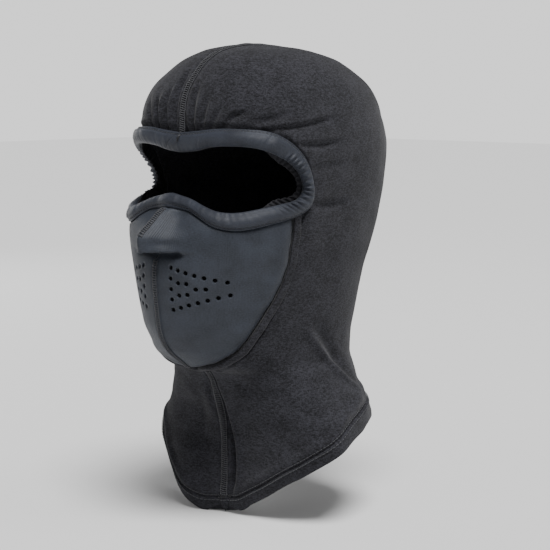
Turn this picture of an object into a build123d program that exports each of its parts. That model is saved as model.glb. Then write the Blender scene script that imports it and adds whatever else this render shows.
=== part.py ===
from build123d import *
import os
from math import atan2, cos, exp, hypot, pi, radians, sin, sqrt

os.makedirs("parts", exist_ok=True)

# A close-fitting balaclava for an adult head.  Millimetres, +Z up, the face looks along -Y and
# +X is the wearer's left.  The origin is the middle of the head at the height of the eyes.

# ---------------------------------------------------------------- the outer surface of the cloth
# Level sections of the worn cloth, from the shoulders up: height, half width, depth in front of
# the origin, depth behind it, and how square the front and the back of the section are.
SECTIONS = [
    (-254, 110, 38, 106, 2.20, 2.20),
    (-208, 104, 38, 97, 2.20, 2.20),
    (-180, 94, 40, 89, 2.30, 2.20),
    (-160, 83, 45, 80, 2.40, 2.20),
    (-143, 74, 50, 73, 2.50, 2.20),
    (-132, 70, 57, 71, 2.30, 2.20),
    (-122, 67, 80, 70, 1.85, 2.20),
    (-110, 67, 95, 71, 1.80, 2.20),
    (-92, 69, 103, 75, 1.90, 2.20),
    (-58, 73, 107, 84, 2.10, 2.20),
    (-30, 78, 103, 95, 2.45, 2.20),
    (5, 80, 87, 107, 2.90, 2.20),
    (36, 82, 81, 111, 3.10, 2.20),
    (58, 79, 78, 106, 2.80, 2.15),
]
DOME_START = 58.0          # above this height the section shrinks towards the crown
CROWN_HEIGHT = 111.5
CROWN_ROUND_FRONT = 1.9    # power of the dome's profile over the forehead
CROWN_ROUND_BACK = 2.2     # the back of the crown is a little squarer
CROWN_SHIFT = -10.0        # the crown's highest point lies this far forward of the origin
SHIFT_START = 36.0
# The nose pocket: height, how far it stands out, and its half width.
NOSE = [
    (-42, 0.0, 18.0),
    (-39, 2.5, 18.0),
    (-36, 11.0, 17.5),
    (-32, 18.0, 17.0),
    (-28, 19.5, 16.5),
    (-20, 14.0, 14.0),
    (-8, 6.0, 11.0),
    (6, 0.0, 9.0),
]

# ---------------------------------------------------------------- cloth and trim sizes
HOOD_THICKNESS = 1.6
MASK_LIFT = 1.2            # the mask's face stands this far outside the hood's
MASK_THICKNESS = 1.8
LINING_THICKNESS = 1.0
LAYER_GAP = 0.05           # between two layers that lie against each other
BINDING_EDGE_LIFT = 1.0
BINDING_CROWN = 3.6        # how much the padded binding rises between its edges
ELASTIC_THICKNESS = 0.9
ROLL_WIDTH = 5.0
ROLL_CROWN = 2.0
SEAM_WIDTH = 5.0           # a flatlock seam
THREAD_RISE = 0.45
COVERSTITCH_WIDTH = 4.2
HEM_DEPTH = 11.0           # how far the bottom hem is turned up inside
HEM_THICKNESS = 1.3
JOIN_GAP = 0.3             # where the two ends of a closed strip meet
SLIT_HALF_LENGTH = 20.0
SLIT_HEIGHT = -37.2
SLIT_OPENING = 1.6
HOLE_DIAMETER = 3.0
HOLE_COUNTS = (5, 4, 4, 3, 3, 2, 2)
HOLE_FIRST_X = 14.0
HOLE_PITCH_X = 5.7
HOLE_TOP = (-48.5, -1.6)   # height of the first column's top hole, and the step per column
HOLE_BOTTOM = (-79.0, 1.9)
LABEL_SIZE = (18.0, 26.0, 0.6)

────

# Direction:
Quote the listing word for word from its first line through the line in which "# +X is the" appears.

# Output:
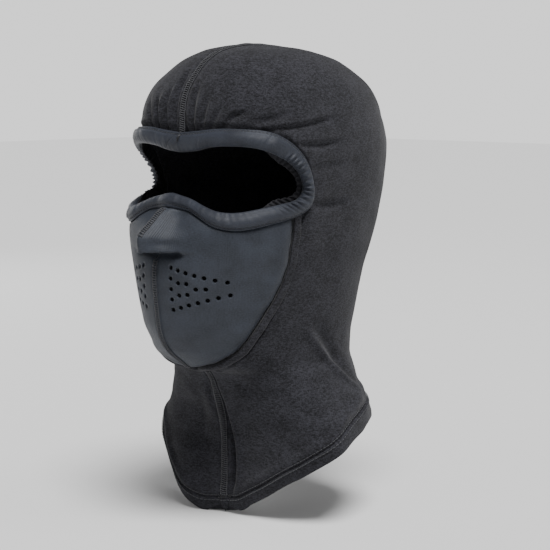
Turn this picture of an object into a build123d program that exports each of its parts. That model is saved as model.glb. Then write the Blender scene script that imports it and adds whatever else this render shows.
=== part.py ===
from build123d import *
import os
from math import atan2, cos, exp, hypot, pi, radians, sin, sqrt

os.makedirs("parts", exist_ok=True)

# A close-fitting balaclava for an adult head.  Millimetres, +Z up, the face looks along -Y and
# +X is the wearer's left.  The origin is the middle of the head at the height of the eyes.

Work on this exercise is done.